SHERIDAN — It’s easy to get excited about everything happening in Sheridan when you talk to Whitney Benefits President Tom Kinnison about upcoming and current projects around town.
He talks quickly, and with enthusiasm, as he starts to list the projects — Sheridan College is expanding annually; the ice rink is getting a new roof over its head; the Sheridan Senior Center is looking to expand its services.
“In five years, (Sheridan) is going to be fantastic,” Kinnison said. “ … we have some really great things going on.”
Recently, Sheridan has been improving itself on the shoulders of its nonprofit organizations. The numbers are staggering — in the past 12 months, just shy of $70 million has been slated for building projects for nonprofit organizations in the Sheridan area. Even more remarkable is that more than $57 million of that funding has or is expected to arrive from private and foundation dollars. Six local projects are searching for at least $1 million.

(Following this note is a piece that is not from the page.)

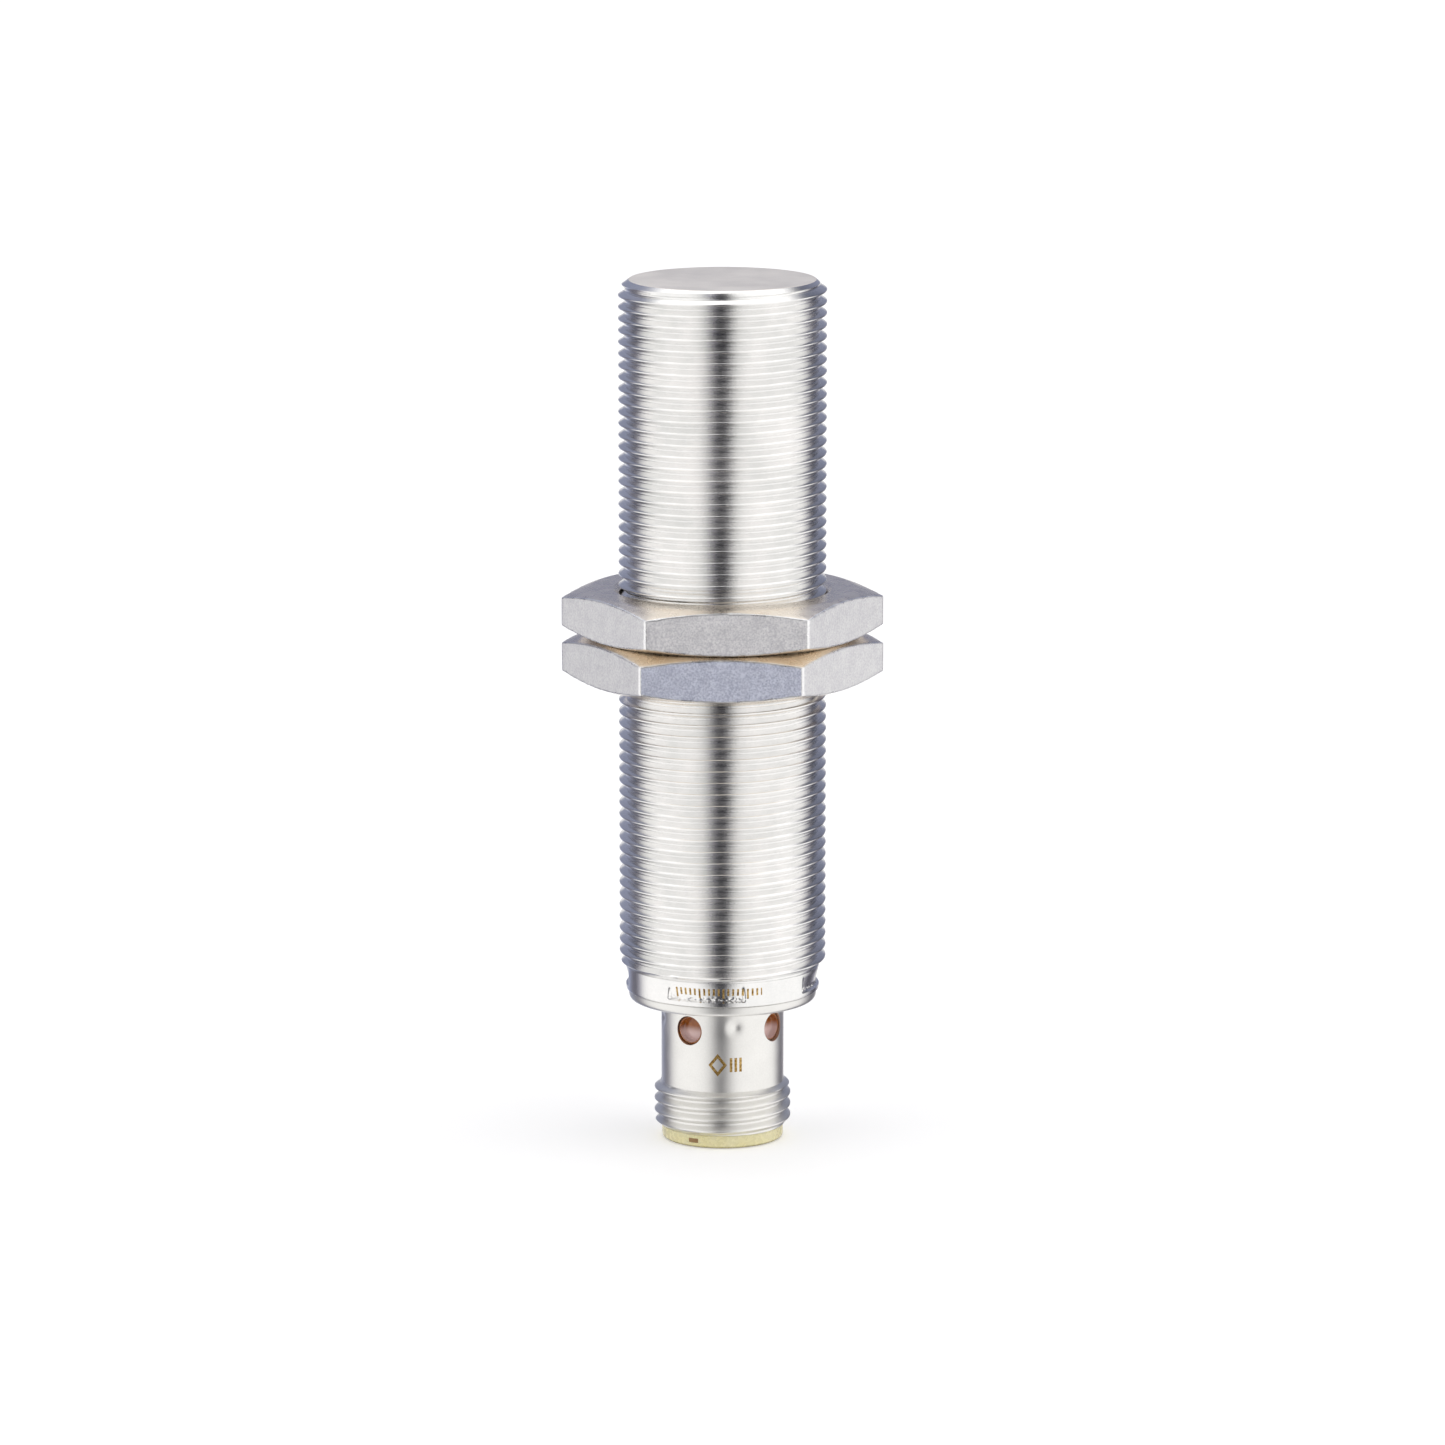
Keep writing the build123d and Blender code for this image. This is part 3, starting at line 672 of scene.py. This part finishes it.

One of the largest nonprofit building projects taking place is the new building at The Brinton Museum. The building itself was budgeted to cost $15.8 million, but the capital campaign efforts put the total cost of the project near $21 million. Forrest E. Mars Jr. contributed upward of $10 million to that project, which began in June 2013 and is expected to be completed this summer.

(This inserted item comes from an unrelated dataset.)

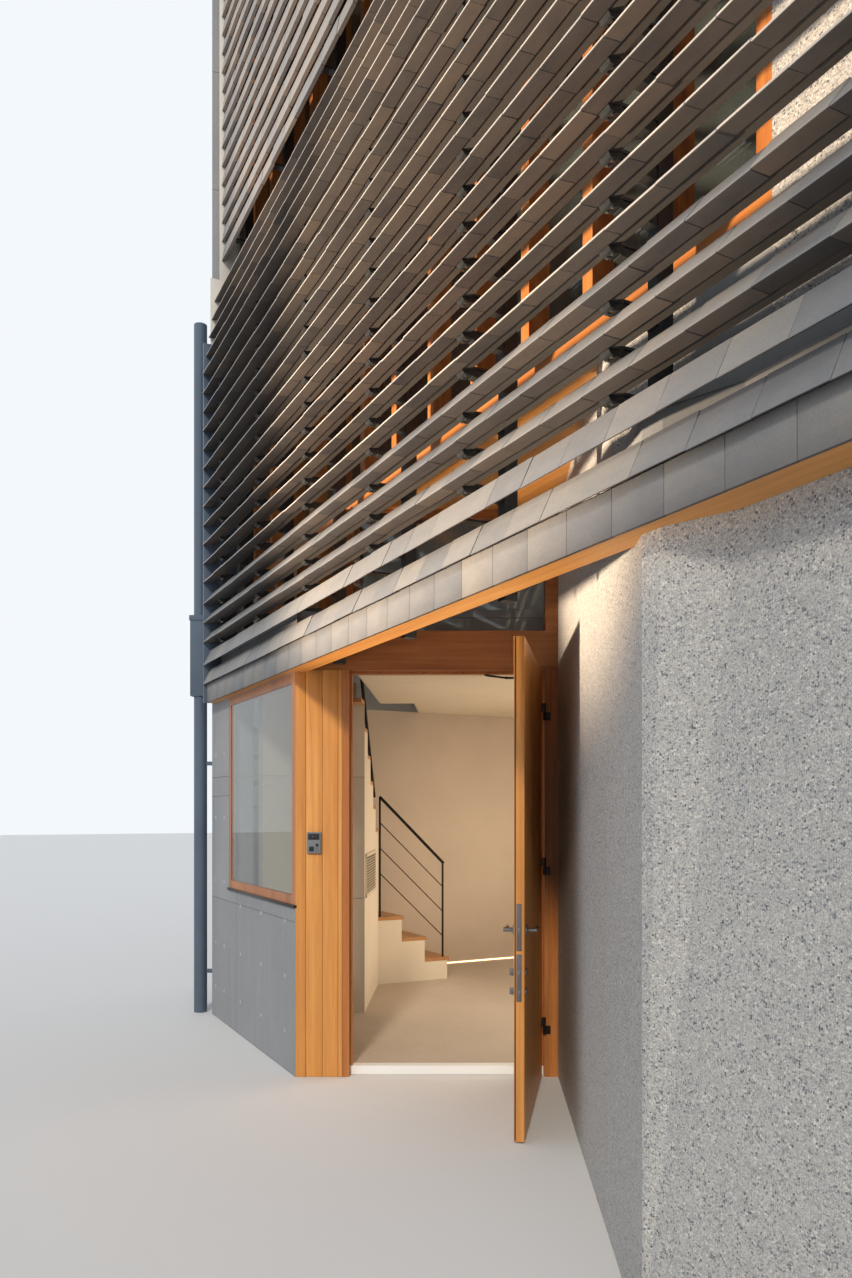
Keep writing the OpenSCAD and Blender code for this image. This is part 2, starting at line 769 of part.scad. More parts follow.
// Side panel under the upper flight
panel_s = newel_s + fit;
panel_end = panel_s + 5 * going;
panel_face = inner_t + flight_w;
module stair_panel() {
    steps = [for (n = [7:11], p = [[n - 7, n], [n - 6, n]])
        [panel_s + p[0] * going, step_z(p[1]) - tread_t]];
    color(plaster) site() in_stair() translate([0, panel_face, 0]) rotate([90, 0, 0])
        linear_extrude(height = panel_t) polygon(concat([[panel_s, floor_z]], steps, [[panel_end, floor_z]]));
}

// Wall that closes the end of the stair, cut off under its last treads
module stair_end_wall() {
    end_x = flight_pt(panel_end + fit, panel_face)[0];
    color(concrete) site() difference() {
        prism([[end_x - end_wall_t, wall_t], [end_x, wall_t], flight_pt(panel_end + fit, panel_face),
               flight_pt(panel_end + fit, panel_face - panel_t - fit),
               chamfer_at_x(panel_face - panel_t - fit, end_x - end_wall_t)], floor_z, ground_wall_h);
        for (n = [11:12]) high_step(n, step_z(n) - tread_t, second_z);
    }
}

module stair_treads() {
    color(timber) site() {
        for (n = [1:3]) low_step(n, step_z(n) - tread_t, step_z(n), nosing);
        for (n = [4:6]) winder(n, step_z(n) - tread_t, step_z(n));
        for (n = [7:13]) high_step(n, step_z(n) - tread_t, step_z(n));
    }
}

// A sloping bar from p to q, given as depth and height in the plane of the rail
module rail_bar(x, p, q, w, h) {
    translate([x - w / 2, 0, 0]) rotate([90, 0, 90]) linear_extrude(height = w)
        polygon([p, q, q + [0, h], p + [0, h]]);
}

module handrail() {
    x = newel[0] - 30;
    foot_y = newel[1] + 3 * going - 30;
    turn_y = newel[1] + 30;
    foot = [foot_y, step_z(1) + rail_h];
    turn = [turn_y, foot[1] + 3 * riser];
    color(steel) site() {
        block(x - 10, x + 10, foot_y - 10, foot_y + 10, step_z(1), foot[1] + 14);
        block(x - 10, x + 10, turn_y - 10, turn_y + 10, step_z(3), turn[1] + 14);
        rail_bar(x, foot + [12, -12], turn, 28, 28);
        for (drop = [220, 440, 660]) rail_bar(x, foot - [0, drop], turn - [0, drop], 10, 12);
    }
}

ground_slab();
left_party_wall();
chamfer_wall();
right_party_wall();
back_wall();
front_wall();
recess_wall();
street_wall();
second_floor_slab();
bay_floor();
window_pier_wall();
upper_street_wall();
third_floor_slab();
roof_slab();
front_window_frame();
front_window_glass();
entry_panel();
intercom();
door_frame();
lintel_beam();
transom_frame();
transom_glass();
door_sill();
door_leaf();
door_hardware();
door_hinges();
sill_band();
second_floor_windows();
second_floor_glass();
third_floor_windows();
third_floor_glass();
back_windows();
back_glass();
fascia();
screen_soffit();
low_louvres();
second_floor_louvres();
third_floor_louvres();
screen_posts();
downpipe();
stair_base();
stair_panel();
stair_end_wall();
stair_treads();
handrail();
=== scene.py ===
"""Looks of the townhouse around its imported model, in millimetres of the plot until site() turns them."""
import bpy
import math
import random
from mathutils import Matrix, Vector


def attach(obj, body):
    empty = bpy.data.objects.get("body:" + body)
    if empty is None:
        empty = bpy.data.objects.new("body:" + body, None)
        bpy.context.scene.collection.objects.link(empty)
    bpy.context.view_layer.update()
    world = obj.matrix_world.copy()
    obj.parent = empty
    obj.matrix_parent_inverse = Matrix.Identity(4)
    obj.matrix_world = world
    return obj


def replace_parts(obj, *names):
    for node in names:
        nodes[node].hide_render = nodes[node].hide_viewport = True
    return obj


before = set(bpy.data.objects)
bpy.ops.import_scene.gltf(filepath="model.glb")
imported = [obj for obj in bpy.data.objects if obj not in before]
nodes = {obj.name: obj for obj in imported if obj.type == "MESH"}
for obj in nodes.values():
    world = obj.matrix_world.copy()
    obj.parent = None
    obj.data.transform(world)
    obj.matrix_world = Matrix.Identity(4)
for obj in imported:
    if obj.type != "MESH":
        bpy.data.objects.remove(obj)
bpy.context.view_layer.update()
random.seed(5)

# Plot and levels, as in the part's source: X runs along the street and Y into the house
HOUSE_W, HOUSE_D, WALL_T = 8190.0, 6370.0, 200.0
CHAMFER_W, CHAMFER_D = 1200.0, 667.0
PORCH_X, PORCH_W = 3130.0, 3090.0
WALL_ANGLE = math.radians(63.15)
FLOOR_Z, GROUND_TOP, SECOND_Z = 50.0, 2500.0, 2750.0
HEAD_Z = 2372.0

# Louvre screen
SCREEN_X0, SCREEN_Z, PITCH, TILE_L = 1310.0, 2360.0, 142.0, 227.5
POST_X0, POST_PITCH, POST_IN, POST_COUNT = 1530.0, 910.0, 160.0, 8
CHANNEL_TOP, LOWER_PLATE_TOP, UPPER_PLATE_TOP = 5060.0, 5560.0, 8740.0

# Entrance, in the slanted wall's own coordinates: along the wall, into the house, up
FRAME_D = 120.0
INTERCOM_X, INTERCOM_Z = 70.0, 1305.0
LEAF_X0, LEAF_X1, LEAF_Y, LEAF_T, LEAF_Z0, LEAF_H = 319.0, 1449.0, 3.0, 50.0, 10.0, 2357.0
LEAF_TOP = LEAF_Z0 + LEAF_H
LEVER_Z, DEADBOLT_ZS, LOCK_ZS, LOCK_H = 990.0, (790.0, 700.0), (663.0, 899.0), 220.0
HINGE_ZS, HINGE_H = (300.0, 1228.5, 2127.0), 50.0
PIN_X, PIN_Y = 1451.5, -12.0
DOOR_OPEN = math.radians(79)

# Stair: S runs along the chamfered wall to the street, B into the house
RISER, GOING = (SECOND_Z - FLOOR_Z) / 14, 225.0
NEWEL_X, NEWEL_Y = 920.0, 1510.7
RAIL_H, RAIL_DROPS = 840.0, (220.0, 440.0, 660.0)
PIPE_S, PIPE_B = -76.0, -111.0

# Finish of the meshes
SMOOTH_ANGLE, BEVEL_ANGLE = math.radians(35), 0.6

IDENTITY = Matrix.Identity(4)
DOOR_WALL = Matrix.Translation((PORCH_X, 0, 0)) @ Matrix.Rotation(WALL_ANGLE, 4, "Z")
ON_LEAF = (DOOR_WALL @ Matrix.Translation((PIN_X, PIN_Y, 0)) @ Matrix.Rotation(DOOR_OPEN, 4, "Z")
           @ Matrix.Translation((-PIN_X, -PIN_Y, 0)))
IN_STAIR = (Matrix.Translation((CHAMFER_W, 0, 0))
            @ Matrix.Rotation(-math.atan2(CHAMFER_D, CHAMFER_W), 4, "Z"))


def site(p):
    """Turns a point of the plot in millimetres into the frame's metres."""
    return Vector(((p[0] - HOUSE_W / 2) / 1000, (p[1] - HOUSE_D / 2) / 1000, p[2] / 1000))


def flight_pt(s, b):
    p = IN_STAIR @ Vector((s, b, 0))
    return (p.x, p.y)


def step_z(n):
    return FLOOR_Z + RISER * n


def skin(n):
    """Faces of a solid between two outlines of n points each."""
    return ([tuple(range(n - 1, -1, -1)), tuple(range(n, 2 * n))]
            + [(i, (i + 1) % n, n + (i + 1) % n, n + i) for i in range(n)])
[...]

Sheridan YMCA Executive Director Jay McGinnis said it’s not too uncommon for fundraising efforts to come in waves; momentum from one project often translates into other projects. Soon the city develops a culture of philanthropy, which McGinnis says is taking place in Sheridan right now.
But at the core of every project there has to be a perceived need from the community and at least some of the incoming projects are battling the consequences of aging infrastructure.
“Some of this stuff hasn’t been looked at for around 35 years,” Kinnison said.
Sheridan High School’s Leading the Legacy locker room project, a $5 million construction project which is seeking around $1 million from private funds, is responding to 30-year-old facilities that were not constructed to meet gender equity or disabilities standards. Likewise, YMCA’s nearly $12.5 million indoor aquatics project is seeking an alternative to the aging Kendrick Pool.
Other community needs highlighted in upcoming projects include adapting to evolving demographics. The $20 million Whitney Center for the Arts building on Sheridan College’s campus that is currently under construction began in response to the rise in enrollment at Sheridan College. The Sheridan Senior Center’s potential expansion efforts are intended to support the aging population.
While Sheridan has numerous willing foundations and donors, there is only so much money available. This could impact funding for many nonprofit projects searching for money. Kinnison said in times like these where there are numerous projects to potentially give to, organizations like Whitney Benefits has to maintained focus on their mission of improving local education.
“We have a lot of foundations in the community,” Kinnison said. “… We [at Whitney Benefits] have to be so extremely cautious of being an entitlement.”
But competition can breed success. With more nonprofits looking for funding, building projects are forced to increase their level of readiness which, in turn, can create a more successful end product.
“We kind of welcome other projects,” McGinnis said. “From the foundations’ perspective, they have a better choice of how their dollars will be spent.”
When the dust settles from all of the projects, which also include the rehabilitation of the Antelope Butte Ski Area and many others, nonprofit leaders said the economic results will be evident. Such projects can stimulate economic development and bring outside money into the county.
But both Kinnison and McGinnis agree that perhaps more important than any economic benefit is an increased standard of living in the Sheridan area.
“It tells me there are some really good resources and opportunities within this community that is going to make it better than what it is,” Kinnison said.
“The end result is a quality of life in Sheridan that invites a greater engagement to volunteer and a sense of pride for all of those projects,” McGinnis said.